2. Optimizing Partition Count for Scalability

When it comes to Kafka partitions, more isn’t always better. Each partition requires resources—CPU, memory, and disk I/O—so having too many can overwhelm your brokers. On the other hand, too few partitions limit your ability to parallelize the workload, slowing down your system’s throughput.

Strategy: Finding the Sweet Spot

The ideal partition count depends on your specific workload and infrastructure. As a general rule, you should have at least one partition per consumer, allowing for smooth parallel processing. If you find that your brokers are underutilized, consider increasing the number of partitions to boost throughput. But be careful—adding too many partitions can strain your system and lead to inefficient processing.

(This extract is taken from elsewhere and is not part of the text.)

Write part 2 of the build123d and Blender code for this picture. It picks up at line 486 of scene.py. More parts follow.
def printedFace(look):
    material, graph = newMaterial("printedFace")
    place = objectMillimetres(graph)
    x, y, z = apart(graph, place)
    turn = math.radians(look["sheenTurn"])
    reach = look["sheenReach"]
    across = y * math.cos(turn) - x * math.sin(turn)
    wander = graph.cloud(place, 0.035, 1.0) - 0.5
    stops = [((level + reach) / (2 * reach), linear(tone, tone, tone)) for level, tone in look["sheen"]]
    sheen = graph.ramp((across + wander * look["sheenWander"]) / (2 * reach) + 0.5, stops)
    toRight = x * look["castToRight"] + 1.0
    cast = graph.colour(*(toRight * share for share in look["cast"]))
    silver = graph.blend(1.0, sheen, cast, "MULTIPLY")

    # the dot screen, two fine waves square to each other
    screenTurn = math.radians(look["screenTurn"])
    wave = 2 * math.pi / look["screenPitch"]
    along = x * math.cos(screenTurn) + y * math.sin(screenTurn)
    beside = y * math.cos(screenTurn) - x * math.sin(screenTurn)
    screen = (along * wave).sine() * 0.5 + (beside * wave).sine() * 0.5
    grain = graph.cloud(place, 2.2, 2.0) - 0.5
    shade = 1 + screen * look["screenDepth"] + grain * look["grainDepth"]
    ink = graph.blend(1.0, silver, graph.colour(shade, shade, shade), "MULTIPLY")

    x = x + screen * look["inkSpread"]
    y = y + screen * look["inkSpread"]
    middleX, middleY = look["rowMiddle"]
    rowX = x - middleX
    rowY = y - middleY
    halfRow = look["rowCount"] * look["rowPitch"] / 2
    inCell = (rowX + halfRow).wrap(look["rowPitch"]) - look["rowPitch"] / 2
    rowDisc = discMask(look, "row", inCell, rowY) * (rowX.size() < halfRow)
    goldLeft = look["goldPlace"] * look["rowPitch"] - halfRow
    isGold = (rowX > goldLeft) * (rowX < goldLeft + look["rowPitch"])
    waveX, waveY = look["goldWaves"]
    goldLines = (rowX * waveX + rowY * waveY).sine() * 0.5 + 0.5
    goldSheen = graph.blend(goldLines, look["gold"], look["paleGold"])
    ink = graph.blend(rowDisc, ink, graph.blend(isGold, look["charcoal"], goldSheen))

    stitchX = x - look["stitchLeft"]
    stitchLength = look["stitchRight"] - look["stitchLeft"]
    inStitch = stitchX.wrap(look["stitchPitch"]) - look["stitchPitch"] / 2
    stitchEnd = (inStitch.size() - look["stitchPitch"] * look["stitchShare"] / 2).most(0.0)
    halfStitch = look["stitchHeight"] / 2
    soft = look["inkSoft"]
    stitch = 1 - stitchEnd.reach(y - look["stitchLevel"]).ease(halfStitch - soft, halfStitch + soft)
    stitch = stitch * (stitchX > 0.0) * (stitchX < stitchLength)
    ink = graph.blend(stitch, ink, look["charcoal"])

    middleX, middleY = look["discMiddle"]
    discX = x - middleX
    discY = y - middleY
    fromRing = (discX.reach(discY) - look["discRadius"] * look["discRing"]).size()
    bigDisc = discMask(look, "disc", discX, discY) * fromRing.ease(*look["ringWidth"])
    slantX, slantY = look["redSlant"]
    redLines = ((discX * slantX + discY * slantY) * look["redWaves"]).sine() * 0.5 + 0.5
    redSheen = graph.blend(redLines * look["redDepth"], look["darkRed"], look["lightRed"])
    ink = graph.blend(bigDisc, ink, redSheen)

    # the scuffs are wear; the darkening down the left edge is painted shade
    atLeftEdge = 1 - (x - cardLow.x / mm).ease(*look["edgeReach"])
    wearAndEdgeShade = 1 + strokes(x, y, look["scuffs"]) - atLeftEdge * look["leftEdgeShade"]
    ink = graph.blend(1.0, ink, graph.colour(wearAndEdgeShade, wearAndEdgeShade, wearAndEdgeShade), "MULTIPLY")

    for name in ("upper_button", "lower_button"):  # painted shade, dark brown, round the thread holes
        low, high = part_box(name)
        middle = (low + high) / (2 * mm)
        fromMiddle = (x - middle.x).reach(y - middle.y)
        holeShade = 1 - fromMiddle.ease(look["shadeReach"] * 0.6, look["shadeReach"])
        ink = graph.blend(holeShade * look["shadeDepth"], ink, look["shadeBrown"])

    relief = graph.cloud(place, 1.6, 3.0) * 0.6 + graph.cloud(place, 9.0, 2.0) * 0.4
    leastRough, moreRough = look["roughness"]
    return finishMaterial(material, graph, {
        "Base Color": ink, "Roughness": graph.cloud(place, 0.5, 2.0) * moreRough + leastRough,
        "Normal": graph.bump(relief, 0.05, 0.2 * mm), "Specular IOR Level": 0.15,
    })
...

Start by aiming for a 1:1 ratio of consumers to partitions, then monitor performance. If needed, adjust the partition count gradually to find the right balance for your workload.

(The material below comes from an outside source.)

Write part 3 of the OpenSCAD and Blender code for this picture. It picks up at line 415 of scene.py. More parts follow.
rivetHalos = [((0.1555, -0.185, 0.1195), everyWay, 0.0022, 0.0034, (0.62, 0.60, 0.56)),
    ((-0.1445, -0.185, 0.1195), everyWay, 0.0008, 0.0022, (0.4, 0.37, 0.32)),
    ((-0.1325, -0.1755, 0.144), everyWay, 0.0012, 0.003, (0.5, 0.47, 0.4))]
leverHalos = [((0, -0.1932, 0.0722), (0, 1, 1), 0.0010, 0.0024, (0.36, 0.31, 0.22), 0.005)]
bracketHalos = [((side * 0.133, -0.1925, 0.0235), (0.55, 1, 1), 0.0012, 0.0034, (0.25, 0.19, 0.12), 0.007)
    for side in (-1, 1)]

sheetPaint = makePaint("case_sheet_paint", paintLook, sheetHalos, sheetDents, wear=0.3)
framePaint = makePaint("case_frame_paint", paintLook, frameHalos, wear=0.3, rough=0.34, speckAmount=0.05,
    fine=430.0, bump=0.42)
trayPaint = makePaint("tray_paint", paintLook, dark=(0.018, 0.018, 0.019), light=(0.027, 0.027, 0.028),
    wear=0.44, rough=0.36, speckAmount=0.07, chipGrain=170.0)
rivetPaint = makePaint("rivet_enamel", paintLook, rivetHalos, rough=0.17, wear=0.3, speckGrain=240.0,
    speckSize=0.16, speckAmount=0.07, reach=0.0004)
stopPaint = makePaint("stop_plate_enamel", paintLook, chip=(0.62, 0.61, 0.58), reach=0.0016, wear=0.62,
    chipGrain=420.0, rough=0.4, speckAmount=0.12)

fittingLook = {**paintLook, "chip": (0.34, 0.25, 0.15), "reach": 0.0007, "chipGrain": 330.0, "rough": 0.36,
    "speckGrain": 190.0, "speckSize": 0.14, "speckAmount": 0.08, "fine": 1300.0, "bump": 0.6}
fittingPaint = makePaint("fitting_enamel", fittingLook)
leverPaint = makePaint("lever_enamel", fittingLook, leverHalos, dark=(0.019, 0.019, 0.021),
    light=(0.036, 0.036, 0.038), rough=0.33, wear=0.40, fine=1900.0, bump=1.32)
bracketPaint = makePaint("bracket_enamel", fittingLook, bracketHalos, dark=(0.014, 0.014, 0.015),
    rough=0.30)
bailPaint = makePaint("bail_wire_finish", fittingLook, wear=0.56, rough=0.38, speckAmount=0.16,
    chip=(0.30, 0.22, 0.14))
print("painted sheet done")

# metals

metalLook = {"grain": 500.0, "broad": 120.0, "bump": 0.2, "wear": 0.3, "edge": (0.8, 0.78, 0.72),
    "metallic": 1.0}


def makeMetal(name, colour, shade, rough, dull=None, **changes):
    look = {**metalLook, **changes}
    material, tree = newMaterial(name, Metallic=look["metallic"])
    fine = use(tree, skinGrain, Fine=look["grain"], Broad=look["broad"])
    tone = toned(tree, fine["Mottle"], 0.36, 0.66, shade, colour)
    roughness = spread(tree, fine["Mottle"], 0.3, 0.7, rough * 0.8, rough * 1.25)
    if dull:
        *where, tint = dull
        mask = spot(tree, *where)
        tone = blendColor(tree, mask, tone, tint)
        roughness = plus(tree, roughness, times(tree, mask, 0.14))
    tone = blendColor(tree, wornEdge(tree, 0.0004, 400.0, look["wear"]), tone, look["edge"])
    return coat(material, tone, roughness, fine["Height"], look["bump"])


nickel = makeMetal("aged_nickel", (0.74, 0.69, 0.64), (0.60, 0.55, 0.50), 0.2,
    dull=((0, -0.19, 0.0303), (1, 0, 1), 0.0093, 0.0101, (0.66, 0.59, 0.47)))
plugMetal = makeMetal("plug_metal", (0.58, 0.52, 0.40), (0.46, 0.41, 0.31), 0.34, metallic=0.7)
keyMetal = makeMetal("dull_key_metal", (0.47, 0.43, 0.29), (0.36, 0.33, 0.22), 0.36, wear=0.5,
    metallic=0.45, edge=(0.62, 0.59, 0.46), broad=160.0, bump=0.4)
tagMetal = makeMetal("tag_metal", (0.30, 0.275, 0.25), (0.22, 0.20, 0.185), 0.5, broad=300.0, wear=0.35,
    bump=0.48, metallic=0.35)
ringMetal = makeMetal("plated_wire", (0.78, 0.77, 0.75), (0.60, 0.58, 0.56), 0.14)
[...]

3. Batching and Compression for Network Efficiency

Kafka moves a lot of data, and that data has to traverse your network. Without proper batching and compression settings, Kafka can put unnecessary strain on your network, slowing down performance across the board.

Strategy: Batch Larger Messages, Compress the Data

Increasing the batch.size parameter on the producer side allows Kafka to send larger batches of messages in one go. This reduces the number of network calls, improving throughput and reducing latency. Likewise, enabling compression on both the producer and consumer ends can help reduce the bandwidth needed to transfer data, especially in large Kafka clusters.

Kafka supports multiple compression algorithms, such as gzip, snappy, and lz4. Each has its pros and cons—lz4 is typically faster, while gzip offers better compression rates but at a higher cost to performance.

For large-scale Kafka clusters, consider using lz4 compression. It strikes a good balance between performance and compression efficiency, especially for heavy data loads.

4. Monitoring Broker Health

Even with balanced partitions and optimized settings, your Kafka brokers can still become overwhelmed if they lack sufficient resources. Monitoring your brokers’ health—specifically CPU, memory, and disk I/O—gives you insight into whether your brokers are performing efficiently or are close to failure.

Strategy: Real-Time Monitoring

Real-time monitoring tools like meshIQ Kafka Console allow you to track key broker health metrics in real time. You can set up alerts for when CPU or disk usage reaches critical levels, giving you time to act before performance starts to degrade.

Regularly monitor disk I/O performance as Kafka brokers heavily rely on disk storage. Keeping an eye on metrics like read/write speeds and disk usage will help you prevent Kafka slowdowns before they start impacting data flow.

If you’re consistently hitting resource limits on a broker, consider scaling up your hardware or adding additional brokers to distribute the load more evenly.

5. Reducing Consumer Lag

Nothing is worse than having real-time data streams that aren’t so “real-time” anymore. Consumer lag occurs when consumers fall behind the data being produced, leading to delays in processing and overall system inefficiency. If left unchecked, consumer lag can snowball into larger problems for your Kafka cluster.

Strategy: Tune Consumer Fetch Settings

The key to reducing consumer lag lies in how efficiently consumers are fetching data from brokers. Adjusting settings like fetch.min.bytes and fetch.max.wait.ms can help you fine-tune how much data consumers request at one time and how long they wait for it.

fetch.min.bytes increases the minimum amount of data a consumer fetches in one request, reducing the number of round trips needed to retrieve data. fetch.max.wait.ms sets a maximum amount of time a broker waits to gather enough data before sending it to the consumer. Finding the right balance here ensures that your consumers stay on top of the data flow without unnecessary delay.

Pro Tip: Monitor consumer lag regularly. If you notice that lag is increasing, adjust your fetch settings and look for any underperforming brokers that might be causing the slowdown.

6. Scaling Kafka as Demand Grows

As your Kafka cluster grows, so do the demands placed on it. A strategy that worked for a small cluster might not scale well as your data volume increases. Proper load balancing becomes even more critical as Kafka scales, and regular monitoring is necessary to ensure your system can handle the growth.

Strategy: Add Brokers as Needed

Adding brokers to your Kafka cluster can distribute the load more effectively and prevent individual brokers from becoming overwhelmed. However, adding brokers requires partition reassignment to ensure the new brokers are picking up their fair share of the workload.

After adding brokers, make sure to rebalance partitions and monitor performance closely. Keeping an eye on how well the new brokers integrate into the cluster can help you make any necessary adjustments early on.

Conclusion

Balancing load in Kafka is essential to optimizing performance and ensuring smooth data processing. From partition rebalancing and resource monitoring to tuning consumer settings and enabling compression, each of these strategies plays a key role in keeping your Kafka cluster efficient and reliable.

By regularly monitoring broker health, distributing partitions evenly, and adjusting settings to fit your workload, you can prevent bottlenecks and ensure your Kafka cluster is prepared to handle increased data volumes as your system scales.

With the right approach, you can maintain a high-performing Kafka environment that keeps your real-time data flowing without a hitch.